Graduate I did, after five years, and with honors. All of my high school friends and teachers were shocked that I had chosen, then stuck with, engineering. No one had seen it coming, no one really understood it. Even I wasn't totally sold on the decision. It seemed to me that I had decided my major course of study based on a desire to prove myself, rather than to prepare for a fitting professional life. Those five years were the hardest of my life. I didn't have a single slacker-success experience. (Although I did take a critical writing class, one semester, to boost my GPA. I got a spontaneous ovation from that class at the end of the semester.) I went from being one of the top students in my high school to one of the bottom in college. And I don't mean my GPA - you learn how to get good grades in engineering school, and you don't have to learn the material to do it - I mean that in high school, my intellectual prowess commanded respect, and in college, it attracted pity. I became the student that psychologist had described, getting by on hard work and stubbornness, with no talent to speak of.

It sent me out into the professional world shaken and insecure. Here I had this degree that I felt like was maybe a big lie. Because when companies hire an engineer, they want the kind of person who always wanted to be an engineer. Not someone who chose it to prove she could succeed at something hard for her. But, I also had a load of college loans to pay, and a ticket to a bunch of high-paying jobs, so I set out to get it done. "Five years," I told myself. "I'll pay my loans off in five years, then switch to a career I'll actually like. Maybe teaching or something." Getting jobs was laughably easy - turns out the interviewers just assume you're good at engineering because you have a bachelor's degree in it with a high GPA. They meet me and immediately think "All that, and well-spoken too! And a WOMAN!" All the skills that helped me BS my way through before the big challenge were just as applicable to job interviews. I was gainfully employed in no time.

That was seven years ago. I've been in the Aircraft industry for most of that time. They offered me my first job, which moved me to a town where that's the only real industry. I'm scared, always, of getting to close to the "real" engineering. Afraid that if I design something, it will end up killing someone. Sticking to roles where I can support, be part of a team, have plenty of checks and balances in place. Creating job functions that use peripheral skills - data management, organization, communication, critical/analytic thinking, roles that allow me to contribute without having to do any real engineering. I'm not that 15- or 16-year old anymore. I'm not cocky. I have learned to fail and I have learned to follow.

And I'm starting to wonder if maybe it's enough, now. I have a bachelor's degree with a high GPA. I have glowing performance reviews and letters of recommendation from 7 years of engineering bosses. But I know that these successes are hard-work triumphs, not talent-triumphs. And, I really miss feeling like a talented person. I miss success and I miss leading. I miss being able to trust my instincts, no fail-safes required. My student loans are long-since paid off and I have a healthy savings account. Can. . . can I stop now?

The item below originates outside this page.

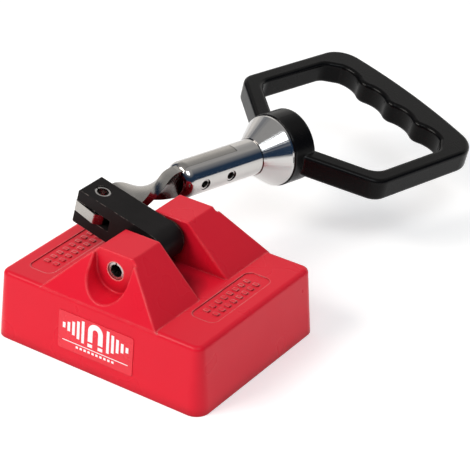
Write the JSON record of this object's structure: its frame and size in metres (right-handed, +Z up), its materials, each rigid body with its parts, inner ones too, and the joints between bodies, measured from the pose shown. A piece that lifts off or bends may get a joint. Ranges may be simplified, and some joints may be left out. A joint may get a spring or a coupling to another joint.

I've been thinking about this a lot of the past couple of days. The first few ideas I had were more like fantasies - become a full-time dancer in a company. Run my own magazine. Write a novel. But then I read a news article about the latest breakthrough in exoskeletons. They're doing it - they're making my dreams come true, helping paralyzed patients walk again. And maybe they could use someone like me. . . maybe I could get in on that.

I'm not too sure. Just doing a life-inventory, I guess.

It's worth mentioning, too, that my hard work in engineering, while failing to satisfy me or inspire me on its own, has afforded me the opportunity to pursue my passions and build security outside of work. It kept me employed through the Great Recession and means that now, at 30, I have the option of doing a life-inventory, instead of being a slave to my income. I'm not saying I made the wrong decisions. I'm just saying it might be time for some new ones.